Young Javanese speakers, for instance, are required to use the refined version of the language when they talk with elderly people.

Champions of Javanese language also blame a political decision by the country's founding fathers -- to adopt Bahasa Indonesia as the lingua franca -- as the principal reason for the decline in the appeal of their language.

Learning from past shortcomings, Damar Jati has adopted a pragmatic approach in marketing the magazine by incorporating some of the best elements from the now-defunct publications while keeping abreast of new trends in society.

In its first issue, Damar Jati has run several reports on hit TV programs, the Internet, gossip and stories that offer sexual titillation, albeit subtlely.

However, Damar Jati has not gone as far as putting a raunchy picture of a female model on its front cover, as some Javanese- language publications did in their attempts to appear relevant.

It also runs stories about figures that can be considered celebrities in the Javanese world: the likes of renowned puppeteer Ki Manteb Sudarsono, as well as campur sari (a subgenre in Javanese music that blends traditional tunes with modern arrangements) and singer Ani Sunyahni.

Aware of the fact that most of its readers will come from working-class Javanese backgrounds and retain a fixation with royal affairs, Damar Jati has run in its first edition the power struggle that has gripped the Surakarta sultanate palace, under the heading Sapa Satriya Piningit Kraton Surakarta (who is the chosen one for the Surakarta palace throne?).

In addition, Damar Jati aims to become a community newspaper for Javanese here and abroad.

"We aim to cater for the needs of the Javanese community in the capital, which reaches millions. Within Jakarta, Javanese group themselves according to the kabupaten (regency) from which they hail; there are hundreds of such communities here," Damar Jati chief editor Gunarso Tjokrosutikno told The Jakarta Post in his spacious office in Rawamangun, East Jakarta.

Gunarso said that for future publications, Damar Jati would run stories on the regular gatherings of such communities, hoping that they would either post ads or start subscribing for their own copies.

Javanese in the capital are not the only Damar Jati targets. Of 10,000 copies printed for the first edition, 500 were sent to Suriname, a Latin American country that hosts a substantial number of Javanese.

They are descendants of people who migrated in the mid-19th century as contract workers for Dutch plantation companies there. Javanese make up 15 percent of Suriname's 436,000 population.

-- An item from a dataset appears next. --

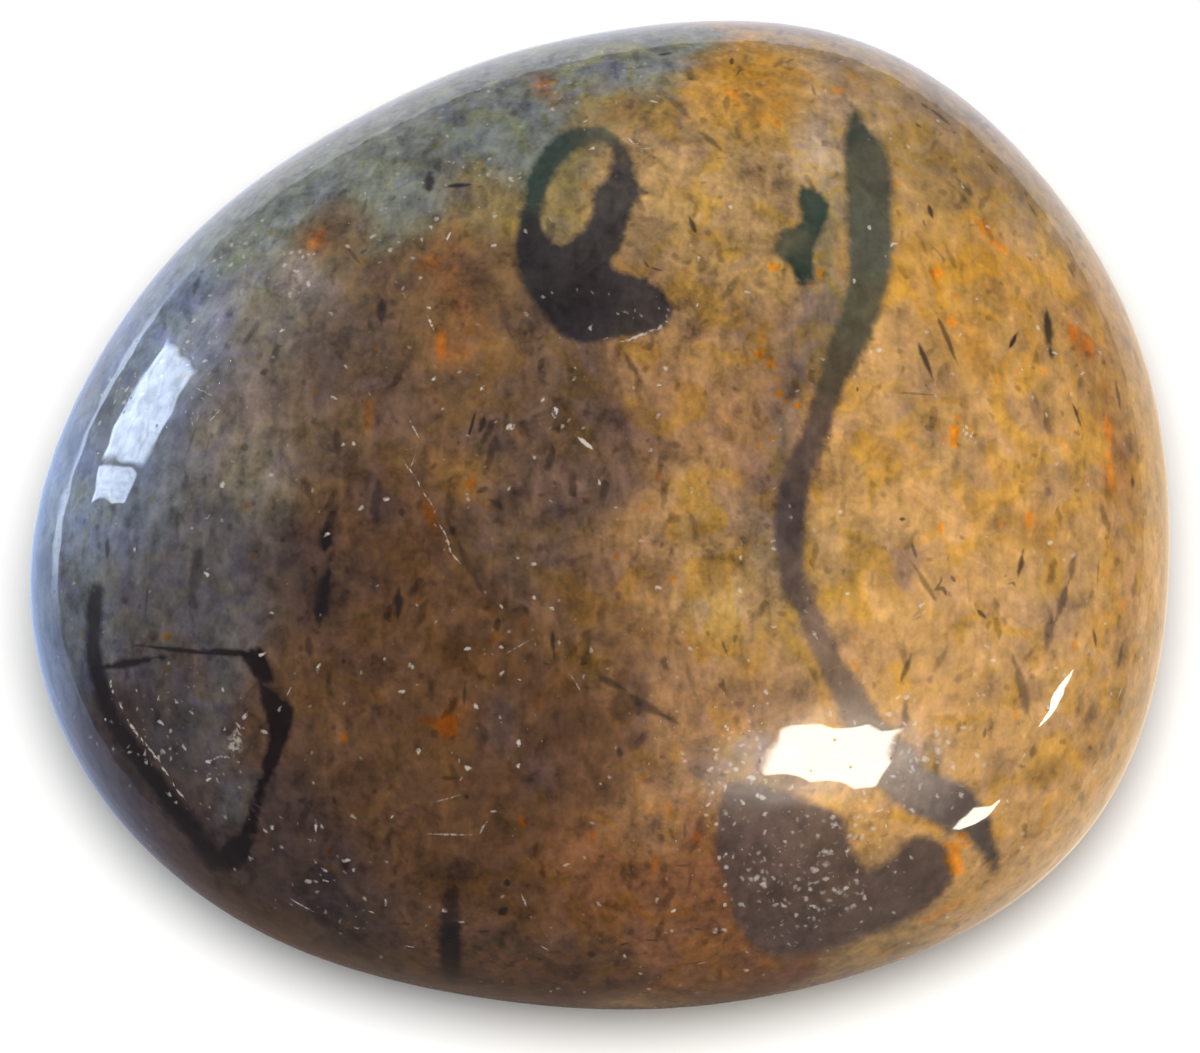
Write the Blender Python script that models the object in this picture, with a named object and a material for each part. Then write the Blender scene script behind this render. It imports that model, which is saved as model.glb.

Another lucrative market for Damar Jati is New Caledonia, a country in the South Pacific that was once a French colony and also hosts a large number of Javanese emigres.

Despite the downturn in Javanese-language publications, Gunarso was upbeat about the future of his new magazine.

"We believe that with strong financial backing, Damar Jati will somehow have a bright future," he said. Damar Jati is a subsidiary publication of Pos Kota, the largest city daily in the capital.

Despite strong support, members of the editorial team were still unsure about their financial security, for although the magazine paid them a higher salary than they received in their previous employment it was barely enough to make ends meet.

Apart from the six members of the editorial team, the magazine also relies on a network of Javanese-speaking journalists who are dispersed in Javanese cities such as Tulung Agung, Purworejo and Semarang.

"We write in Javanese out of our sheer love for the language. However, we have to write in Bahasa Indonesia for other publications to supplement our income," editor Sumono Sandy Asmoro told the Post.